North York Moors | |
---|---|
IUCN category V (protected landscape/seascape) | |
North York Moors National Park sign near Great Ayton | |
The North York Moors from space | |
Location | North Yorkshire, England |
Coordinates | |
Area | 554 sq mi (1,430 km2) |
Established | 1952 |
Governing body | North York Moors National Park Authority |
Website | www |
Location and transport
To the east the area is clearly defined by the impressive cliffs of the North Sea coast. The northern and western boundaries are defined by the steep scarp slopes of the Cleveland Hills edging the Tees lowlands and the Hambleton Hills above the Vale of Mowbray. To the south lies the broken line of the Tabular Hills and the Vale of Pickering.
Four roads cross the moors from north to south. In the east the A171 joins Whitby and Scarborough. Further inland, the A169 runs between Pickering and Whitby. More centrally, a minor road departs from the A170 at Keldholme and passes through Castleton before joining the A171 which connects Whitby and Guisborough. The most westerly route is the B1257 connecting Helmsley to Stokesley. The A170 from Thirsk to Scarborough marks the southern boundary of the moors area.
The Esk Valley Line is an east-west branch line rail link from Whitby to Middlesbrough in the north, and the North Yorkshire Moors steam railway runs from Pickering to Grosmont with a link to Whitby.[3]
The cyclists in the 2018 Tour de Yorkshire passed through a section of the Moors.[4][5]
Physical geography
The North York Moors consist of a moorland plateau, dissected by a number of deep dales or valleys containing cultivated land or woodland. The largest dale is Eskdale, the valley of the River Esk which flows from west to east and empties into the North Sea at Whitby. The Cleveland Hills rise north of Eskdale. At the western end of Eskdale the valley divides into three smaller dales, Westerdale (the upper valley of the River Esk), Baysdale and Commondale. A series of side dales drain into Eskdale from the moors on its southern side, from west to east Danby Dale, Little Fryup Dale, Great Fryup Dale, Glaisdale and the Goathland valley. Kildale, west of Commondale and separated only by a low watershed, is drained by the River Leven, which flows west to join the River Tees.
On their south side the moors are incised by a series of dales which drain into tributaries of the River Derwent. The westernmost dale is Rye Dale, to the west of which rise the Hambleton Hills. Bilsdale is a side dale of Rye Dale. East of Bilsdale Bransdale, Farndale, Rosedale and Newton Dale cut into the moors. In the south east, the landscape is marked by the narrow valleys of the upper reaches of the Derwent and its upper tributaries.[6]
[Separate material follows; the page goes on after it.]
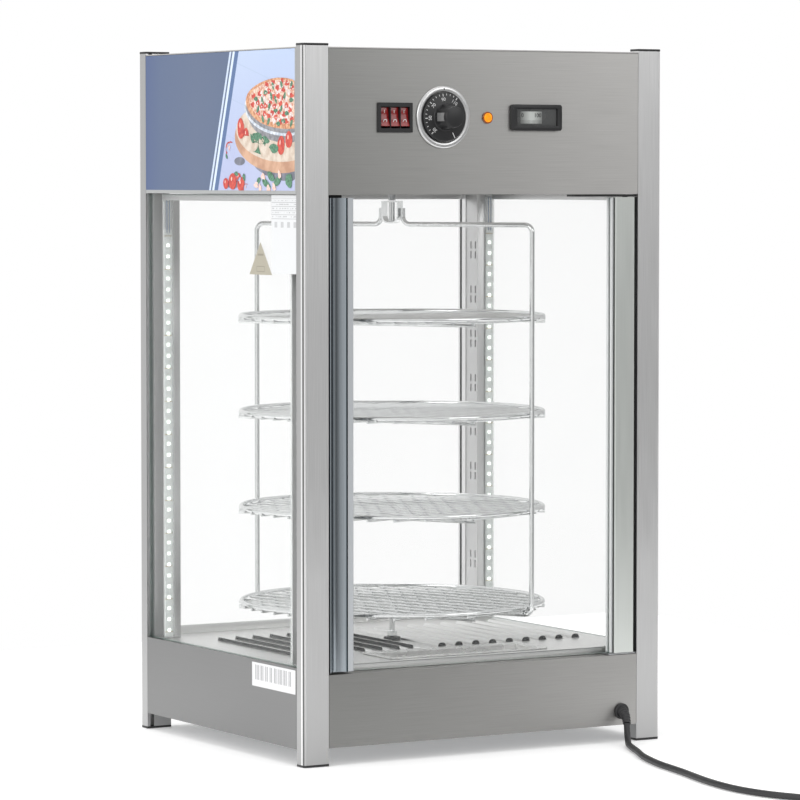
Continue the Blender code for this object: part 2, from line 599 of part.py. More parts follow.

About 22 per cent of the North York Moors is under woodland cover (mostly located to the south-west and south-east), equivalent to more than 300 square kilometres of trees. It is home to the largest concentration of ancient and veteran trees in northern England.[7]
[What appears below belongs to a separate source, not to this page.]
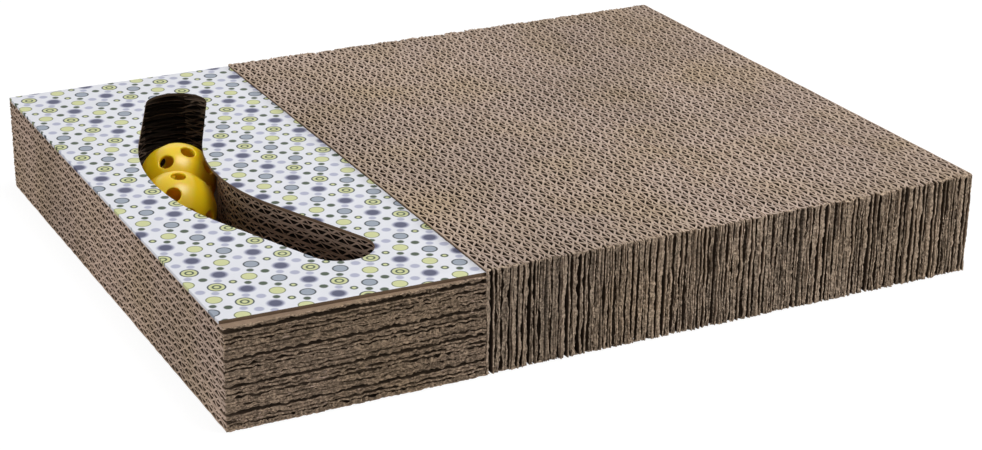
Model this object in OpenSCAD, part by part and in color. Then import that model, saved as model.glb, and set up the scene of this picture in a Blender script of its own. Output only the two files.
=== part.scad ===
// Cardboard cat scratcher: a pad of corrugated board strips stood on edge, beside a stack of boards laid
// flat that holds a curved ball track under a printed cover. Lengths are in millimetres.
// The origin is at the middle of the underside. +X runs from the ball track to the far end of the pad,
// +Y runs to the back and +Z is up.

/* [Board] */
// Thickness of each liner, the flat paper of a board
liner_t = 0.35; // [0.25:0.05:0.6]
// Gap between liners that the large flutes fill
large_flute_h = 3.0; // [2.5:0.1:4]
// Gap between liners that the small flutes fill
small_flute_h = 2.15; // [1.5:0.05:2.6]
// Length of one wave of the large flutes
large_flute_pitch = 8.2; // [7:0.1:9.5]
// Length of board that one sloping wall of a flute takes, measured along the liner
flute_wall_w = 0.55; // [0.4:0.05:0.8]

/* [Scratching pad] */
// Number of strips on edge
strip_count = 42; // [30:1:45]
// Depth of the pad and of the boards, front to back
board_depth = 305; // [240:5:360]
// Board kept uncut by flutes at the front and back end of each strip
strip_end_w = 1.2; // [0.8:0.1:3]
// How far the strips stand above the printed cover
pad_proud_h = 1.3; // [0.5:0.1:3]

/* [Track block] */
// Width of the boards that lie flat
block_w = 119.6; // [110:0.2:140]
// Number of double-wall boards that the channel goes through
channel_board_count = 6; // [6:1:8]
// Thickness of the printed cover
cover_t = 1.6; // [1:0.1:2.5]
// Distance from the front of the boards to the front edge of the cover, at its outer end
cover_outer_inset = 5; // [0:0.1:6]
// The same distance at its inner end, beside the pad
cover_inner_inset = 1.6; // [0:0.1:6]
// Distance from the back of the boards to the back edge of the cover
cover_back_inset = 0.6; // [0:0.1:3]

/* [Track] */
// Radius of the bend in the middle of the track, at its centre line
bend_r = 130; // [110:1:160]
// Angle that each straight arm leans away from the front-to-back line
arm_lean = 22.6; // [15:0.2:28]
// Board left between the front end of the track and the front of the block
track_front_margin = 31.4; // [25:0.2:40]
// Board left between the back end of the track and the back of the block
track_back_margin = 22.8; // [18:0.2:35]
// Distance from the outer side of the block to the centre line at the middle of the bend
track_inset = 42.2; // [40:0.2:48]
// Width of the slot in the printed cover
slot_w = 30.8; // [20:0.2:34]

/* [Balls] */
// Outside diameter of each ball
ball_d = 38; // [34:0.5:39]
// Wall of the hollow balls
ball_wall = 1.5; // [1:0.1:2.5]
// Diameter of the round holes in the balls
hole_d = 7.2; // [5:0.1:8]
// Space between a ball and the channel on each side
ball_play = 3; // [2:0.5:4]
// Gap between the balls at rest, and under each of them
ball_gap = 0.3; // [0.2:0.1:0.6]
// Distance along the back arm from the bend to the back ball
back_ball_along = 7.4; // [4:0.2:25]
// How far the back ball rests from the centre line of the track, towards the pad
back_ball_shift = 2.2; // [0:0.1:2.6]

/* [Hidden] */

// A double-wall board has three liners round two layers of flutes, a single-wall board has two round one
double_wall_t = 3 * liner_t + large_flute_h + small_flute_h;
single_wall_t = 2 * liner_t + large_flute_h;
// Levels of the track block, from the underside up
floor_z = double_wall_t;
top_board_z = floor_z + channel_board_count * double_wall_t;
cover_z = top_board_z + single_wall_t;
pad_h = cover_z + cover_t + pad_proud_h;
// Plan of the whole object
pad_w = strip_count * double_wall_t;
left_x = -(block_w + pad_w) / 2;
pad_x = left_x + block_w;
front_y = -board_depth / 2;
// The track, which bulges towards the outer side
channel_w = ball_d + 2 * ball_play;
track_half_length = (board_depth - track_front_margin - track_back_margin) / 2;
bend_centre = [left_x + track_inset + bend_r, front_y + track_front_margin + track_half_length];
// Length of each straight arm, from the bend to the middle of its round end
arm_length = (track_half_length - channel_w / 2 - bend_r * sin(arm_lean)) / cos(arm_lean);
arc_step = 6;
overrun = 1;
// The balls, set side by side, with the front one on the centre line
ball_z = floor_z + ball_gap + ball_d / 2;
back_ball_at = bend_end(1) + back_ball_along * arm_direction(1) + back_ball_shift * arm_inner_side(1);
ball_pitch = ball_d + ball_gap;
back_ball_reach = norm(back_ball_at - bend_centre);
back_ball_angle = atan2(back_ball_at.y - bend_centre.y, bend_centre.x - back_ball_at.x);
between_angle = acos((back_ball_reach ^ 2 + bend_r ^ 2 - ball_pitch ^ 2) / (2 * back_ball_reach * bend_r));
front_ball_at = on_bend(back_ball_angle - between_angle, bend_r);
// Three rings of holes, as angles from the pole of the ball, and how far each ring is turned, as a share of
// the step between its holes
hole_rings = [42, 90, 138];
ring_turn_shares = [0, 0.5, 0.5];
holes_per_ring = 6;
// Tilt of the shell's own seam, which then runs clear of every hole
seam_tilt = 68;
// How each ball has rolled
back_ball_turn = [-61.2, 11.9, -171.6];
front_ball_turn = [-43.6, 24.8, -123.6];
// Each strip starts its flutes a little further along than the last, as strips cut from long sheets do
phase_share = 0.618;

function strip_name(i) = str("scratch_strip_", i < 10 ? "0" : "", i);
function channel_board_name(i) = str("channel_board_", i);
function fraction(v) = v - floor(v);

// A point on a circle round the bend's centre, by its angle behind the middle of the track
function on_bend(angle, r) = bend_centre + r * [-cos(angle), sin(angle)];
// side is 1 for the back arm and -1 for the front arm
function arm_direction(side) = [sin(arm_lean), side * cos(arm_lean)];
function arm_inner_side(side) = [cos(arm_lean), -side * sin(arm_lean)];
function bend_end(side) = on_bend(side * arm_lean, bend_r);
function arm_end(side) = bend_end(side) + arm_length * arm_direction(side);

// The outline of the track, for a given width: round the outer side of the bend, the back end, the inner
// side and the front end
function arc(centre, r, from, to) =
    let (steps = ceil(abs(to - from) / arc_step))
    [for (k = [0 : steps]) let (a = from + (to - from) * k / steps) centre + r * [cos(a), sin(a)]];
function track_outline(w) = concat(
    arc(bend_centre, bend_r + w / 2, 180 + arm_lean, 180 - arm_lean),
    arc(arm_end(1), w / 2, 180 - arm_lean, -arm_lean),
    arc(bend_centre, bend_r - w / 2, 180 - arm_lean, 180 + arm_lean),
    arc(arm_end(-1), w / 2, arm_lean, arm_lean - 180)
);

// The triangular openings between the waves of the large flutes and their liners
module large_flute_cells(phase) {
    half = large_flute_pitch / 2;
    near_x = liner_t;
    far_x = liner_t + large_flute_h;
    first_y = strip_end_w + phase * half;
    cell_count = floor((board_depth - strip_end_w - first_y) / half) - 1;
    for (k = [0 : cell_count - 1]) {
        y = first_y + k * half;
        base_x = k % 2 == 0 ? near_x : far_x;
        tip_x = k % 2 == 0 ? far_x : near_x;
        polygon([
            [base_x, y + flute_wall_w],
            [base_x, y + large_flute_pitch - flute_wall_w],
            [tip_x, y + half]
        ]);
    }
}

// One strip of double-wall board on edge. Its small flutes, on the far side, are kept solid.
module scratch_strip(i) {
    color("tan")
        translate([pad_x + (i - 1) * double_wall_t, front_y, 0])
            linear_extrude(pad_h)
                difference() {
                    square([double_wall_t, board_depth]);
                    large_flute_cells(fraction(i * phase_share));
                }
}

module flat_board(z, t) {
    translate([left_x, front_y, z])
        cube([block_w, board_depth, t]);
}

module track_cut(w, z, t) {
    translate([0, 0, z - overrun])
        linear_extrude(t + 2 * overrun)
            polygon(track_outline(w));
}

module floor_board() {
    color("burlywood")
        flat_board(0, double_wall_t);
}

module channel_board(i) {
    z = floor_z + (i - 1) * double_wall_t;
    color("burlywood")
        difference() {
            flat_board(z, double_wall_t);
            track_cut(channel_w, z, double_wall_t);
        }
}

module top_board() {
    color("burlywood")
        difference() {
            flat_board(top_board_z, single_wall_t);
            track_cut(channel_w, top_board_z, single_wall_t);
        }
}

// The cover's front edge runs a little askew of the boards below it
module printed_cover() {
    back_y = front_y + board_depth - cover_back_inset;
    color("lavender")
        difference() {
            translate([0, 0, cover_z])
                linear_extrude(cover_t)
                    polygon([
                        [left_x, front_y + cover_outer_inset],
                        [pad_x, front_y + cover_inner_inset],
                        [pad_x, back_y],
                        [left_x, back_y]
                    ]);
            track_cut(slot_w, cover_z, cover_t);
        }
}

// A hollow ball with rings of round holes
module ball() {
    hole_length = ball_wall + 2 * overrun;
    hole_start = ball_d / 2 - ball_wall - overrun;
    hole_step = 360 / holes_per_ring;
    difference() {
        rotate([0, seam_tilt, 0])
            sphere(d = ball_d);
        rotate([0, seam_tilt, 0])
            sphere(d = ball_d - 2 * ball_wall);
        for (ring = [0 : len(hole_rings) - 1], k = [1 : holes_per_ring])
            rotate([0, hole_rings[ring], (k + ring_turn_shares[ring]) * hole_step])
                translate([0, 0, hole_start])
                    cylinder(d = hole_d, h = hole_length);
    }
}

module back_ball() {
    color("gold")
        translate([back_ball_at.x, back_ball_at.y, ball_z])
            rotate(back_ball_turn)
                ball();
}

module front_ball() {
    color("gold")
        translate([front_ball_at.x, front_ball_at.y, ball_z])
            rotate(front_ball_turn)
                ball();
}

floor_board();
for (i = [1 : channel_board_count])
    channel_board(i);
top_board();
printed_cover();
back_ball();
front_ball();
for (i = [1 : strip_count])
    scratch_strip(i);
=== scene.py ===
import math

import bpy
import numpy as np
from mathutils import Euler, Matrix, Vector


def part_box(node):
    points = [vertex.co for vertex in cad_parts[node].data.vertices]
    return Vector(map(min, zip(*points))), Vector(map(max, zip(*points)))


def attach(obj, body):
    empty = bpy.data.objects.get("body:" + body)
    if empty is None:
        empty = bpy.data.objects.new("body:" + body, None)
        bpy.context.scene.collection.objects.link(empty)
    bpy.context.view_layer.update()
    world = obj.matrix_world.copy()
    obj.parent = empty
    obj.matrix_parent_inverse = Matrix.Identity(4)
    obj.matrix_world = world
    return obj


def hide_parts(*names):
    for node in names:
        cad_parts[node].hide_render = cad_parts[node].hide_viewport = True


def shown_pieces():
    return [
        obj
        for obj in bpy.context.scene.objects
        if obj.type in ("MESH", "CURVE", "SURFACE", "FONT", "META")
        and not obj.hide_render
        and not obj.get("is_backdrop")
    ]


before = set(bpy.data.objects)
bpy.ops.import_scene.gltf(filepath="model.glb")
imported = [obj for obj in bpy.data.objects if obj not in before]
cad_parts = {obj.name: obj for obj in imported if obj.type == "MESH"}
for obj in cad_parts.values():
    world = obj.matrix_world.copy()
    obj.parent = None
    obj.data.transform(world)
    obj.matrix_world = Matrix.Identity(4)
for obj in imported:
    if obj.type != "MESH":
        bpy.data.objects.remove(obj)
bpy.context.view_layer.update()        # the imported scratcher: 42 strips, eight flat boards, a cover and two balls
scene = bpy.context.scene
mm = 0.001        # all lengths are in metres
smoothAngle = math.radians(40)

# The parts of the object that everything else is measured from
padLow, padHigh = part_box("scratch_strip_01")[0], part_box("scratch_strip_42")[1]
blockLow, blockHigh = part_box("floor_board")
coverLow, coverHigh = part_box("printed_cover")
boardDepth = blockHigh.y - blockLow.y
print("frame loaded, pad", padLow, padHigh)


# Small helpers

def deselectAll():
    bpy.ops.object.select_all(action="DESELECT")


def activate(piece):
    deselectAll()
    piece.select_set(True)
    bpy.context.view_layer.objects.active = piece


def setMode(mode):
    bpy.ops.object.mode_set(mode=mode)


def readPoints(piece):
    points = np.empty(len(piece.data.vertices) * 3)
    piece.data.vertices.foreach_get("co", points)
    return points.reshape(-1, 3)


def writePoints(piece, points):
    piece.data.vertices.foreach_set("co", np.ascontiguousarray(points, dtype=np.float32).ravel())
    piece.data.update()


def readFaces(piece, key):
    values = np.empty(len(piece.data.polygons) * 3)
    piece.data.polygons.foreach_get(key, values)
    return values.reshape(-1, 3)


# Selects the wanted edges or faces alone, for the operators of edit mode
def selectOnly(piece, kind, wanted):
    mesh = piece.data
    for name, items in (("VERT", mesh.vertices), ("EDGE", mesh.edges), ("FACE", mesh.polygons)):
        items.foreach_set("select", wanted if name == kind else np.zeros(len(items), bool))
    bpy.context.tool_settings.mesh_select_mode = (kind == "VERT", kind == "EDGE", kind == "FACE")


def applyModifiers(piece):
    activate(piece)
    for modifier in list(piece.modifiers):
        bpy.ops.object.modifier_apply(modifier=modifier.name)


def copyPiece(piece, name):
    twin = piece.copy()
    twin.data = piece.data.copy()
    twin.name = twin.data.name = name
    scene.collection.objects.link(twin)
    return twin


def joinPieces(pieces):
    activate(pieces[0])
    for piece in pieces:
        piece.select_set(True)
    bpy.ops.object.join()
    return pieces[0]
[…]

The Derwent crosses the Vale of Pickering flowing westwards, turns southwards at Malton and flows through the eastern part of the Vale of York before emptying into the River Ouse at Barmby on the Marsh.[8]
Climate
As part of the United Kingdom, the North York Moors area generally has warm summers and relatively mild winters. Weather conditions vary from day to day as well as from season to season. The latitude of the area means that it is influenced by predominantly westerly winds with depressions and their associated fronts, bringing with them unsettled and windy weather, particularly in winter. Between depressions, there are often small mobile anticyclones that bring periods of fine weather. In winter, anticyclones bring cold dry weather. In summer, the anticyclones tend to bring dry settled conditions, which can lead to drought. For its latitude, this area is milder in winter and cooler in summer due to the influence of the Gulf Stream in the North Atlantic Ocean. Air temperature varies on a daily and seasonal basis. The temperature is usually lower at night and January is the coldest time of the year. The two dominant influences on the climate of the North York Moors are the shelter against the worst of the moist westerly winds provided by the Pennines and the proximity of the North Sea. Late, chilly springs and warm summers are a feature of the area, but there are often spells of fine autumn weather. Onshore winds in spring and early summer bring mists or low stratus clouds (known locally as sea frets) to the coasts and moors. Within the area, variations in climate are brought about by local differences in altitude, aspect and shelter.[9]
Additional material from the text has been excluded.